Cheesy Tomato Galette with Onion
This is part 3 of my galette trifecta featuring my fail proof galette dough recipe! Make sure to check out the two sweet galettes in the round up… The tomato galette is my first savory galette on the blog, and I hope you all love it as much as I do. It has brought joy to many a brunch table!
I mentioned in another post that I hadn’t had a galette prior to 2020 and am making up for lost time. Pie has always been high on my list of favorite desserts, but galettes are inching up there. Not only are they delicious desserts, but galettes can also be amazing savory bakes. This tomato galette is perfect at brunch, and I’ve been experimenting with a breakfast galette that I hope to share in the future.
What’s your favorite galette filling? Do you tend to go for sweet or do you prefer savory?? Let me know in the comments!
I’ll Take a Tomato Galette Any Day!
- Cutting Board
- Measuring cups
- Measuring spoons
- Pastry Brush
Ingredients for filling:
- 1 small white onion
- 2 medium vine ripened tomatoes – halved and sliced
- 1/2 cup sun-dried tomato in oil
- 2 tablespoons plain bread crumbs (Italian bread crumbs work too)

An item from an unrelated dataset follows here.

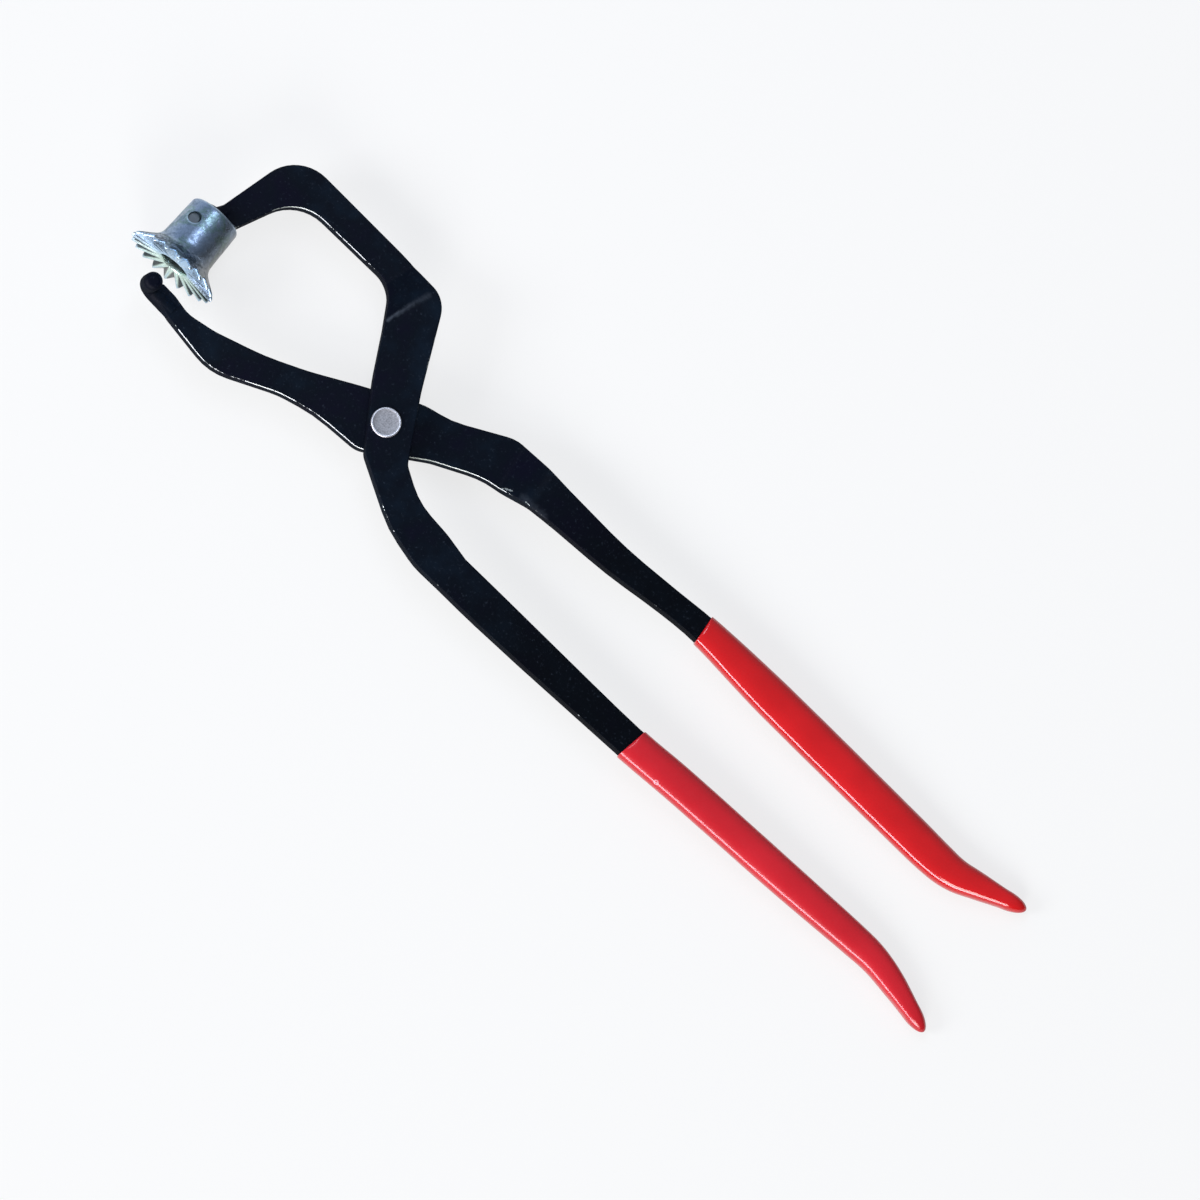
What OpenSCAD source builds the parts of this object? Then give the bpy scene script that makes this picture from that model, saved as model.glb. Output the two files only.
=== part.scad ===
// Brake spring pliers. Two flat steel levers cross at a rivet: the crown lever carries a swivelling
// toothed crown on a round stem, and the hook lever ends in a round finger that is bent up.
// X runs along the tool, from the jaws at -X to the grips at +X. Z is up, and the origin is on the
// rivet's axis, at the flat face of its lower head. The levers lie as they do when nearly closed.

/* [Bars] */
// Thickness of the steel bar of both levers
bar_t = 5; // [4.6:0.1:5.4]
// Inner radius of the bends where a bar steps into the other layer
bend_r = 3; // [1:0.5:4]
// Length over which a bar steps into the other layer
joggle_run = 10; // [8:0.5:12]
// Running gap between flat faces that slide on each other
face_gap = 0.05; // [0.02:0.01:0.1]

/* [Pivot rivet] */
// Diameter of the shank
rivet_d = 7; // [5:0.5:8]
// Diameter of the two heads
rivet_head_d = 9.4; // [8.6:0.2:10.4]
// Height of each head
rivet_head_h = 1; // [0.6:0.1:2]
// Radial clearance of the shank in the hook lever
rivet_fit = 0.05; // [0.02:0.01:0.1]

/* [Crown lever] */
// Height of the jaw's outer corner over the pivot, across the tool
jaw_top = 45; // [43:0.2:48]
// Width of the bar along the top of the jaw
jaw_w = 10.6; // [9:0.1:12]
// Width of the arm where it meets the stem
arm_w = 8; // [7.4:0.1:9]
// Width of the lever from the pivot to its edge on the handles' side
crown_eye_out = 9; // [8:0.1:11]
// Width of the lever from the pivot to its edge on the jaws' side
crown_eye_in = 5.6; // [5.5:0.1:7]
// Distance from the pivot to the end of the bar
crown_handle_l = 238; // [225:1:255]
// Width of the bar behind the pivot
crown_neck_w = 12; // [10:0.1:14]
// Width of the bar under the grip
crown_grip_bar_w = 9.4; // [8.4:0.1:11]

/* [Hook lever] */
// Width of the lever from the pivot to its edge on the jaws' side
hook_eye_in = 10; // [8:0.1:11]
// Width of the lever from the pivot to its edge on the handles' side
hook_eye_out = 8.4; // [7:0.1:10]
// Distance from the pivot to the end of the bar
hook_handle_l = 236; // [225:1:255]
// Width of the bar behind the pivot
hook_neck_w = 12.8; // [10:0.1:14]
// Width of the bar under the grip
hook_grip_bar_w = 10; // [8.4:0.1:11]

/* [Finger] */
// Distance of the finger's axis from the pivot, along the tool
finger_x = 81.3; // [78:0.1:84]
// Distance of the finger's axis from the pivot, across the tool
finger_y = 17.7; // [17:0.1:20]
// Diameter of the finger
finger_d = 5.9; // [5:0.1:6.4]
// Height of the finger over the bar's top face
finger_h = 8.5; // [6:0.5:12]
// Height of the finger's domed end
finger_dome = 1.9; // [0.5:0.1:2.5]
// Radius of the finger's bend, at its centreline
finger_bend_r = 3.6; // [3.3:0.1:4.2]
// Angle by which the finger leans back towards the pivot
finger_lean = 6; // [0:1:15]

/* [Crown] */
// Distance of the crown's socket end from the pivot, along the tool
crown_x = 80.9; // [78:0.1:84]
// Distance of the crown's socket end from the pivot, across the tool
crown_y = 12.9; // [12:0.1:16]
// Angle by which the crown's mouth leans towards the pivot
crown_lean = 2.5; // [0:0.5:4]
// Length of the crown from its socket end to its mouth
crown_l = 22; // [20:0.1:24]
// Diameter of the socket at its end
socket_d = 17.4; // [16.6:0.1:18]
// Diameter of the socket where the bell starts
socket_base_d = 18.2; // [18:0.1:19]
// Rounding of the socket's end
socket_round = 1.3; // [0.5:0.1:2]
// Radius of the hollow curve from the socket into the bell
bell_r = 5; // [3:0.1:6]
// Slope of the bell, from the axis
bell_angle = 52; // [46:1:56]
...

- 3-4 sprigs fresh rosemary
- 1/2 cup mozzarella cheese
- 1 tablespoon heavy cream
- 1 tablespoon grated parmesan cheese
Prepare the savory galette dough per my fail proof recipe. Put the rolled out dough back in the fridge to stay chilled while prepping the filling. Preheat the oven to 400F and place rack in middle of oven. Peel and half white onion. Thinly slice and scoot to side of cutting board. Half tomatoes and slice. Roughly chop sun-dried tomatoes if large pieces.
Bring out chilled dough. Evenly distribute bread crumbs all over dough with more focus on the center. Top with onion slices, sun-dried tomato, and then fresh tomato slices. Add mozzarella cheese over tomatoes. Leave roughly a 2 inch border of dough around the filling.
Fold dough border up around the sides of the filling. Use pastry brush to gently brush cream on dough and then sprinkle with grated parmesan cheese. Place 2 sprigs of fresh rosemary over cheese.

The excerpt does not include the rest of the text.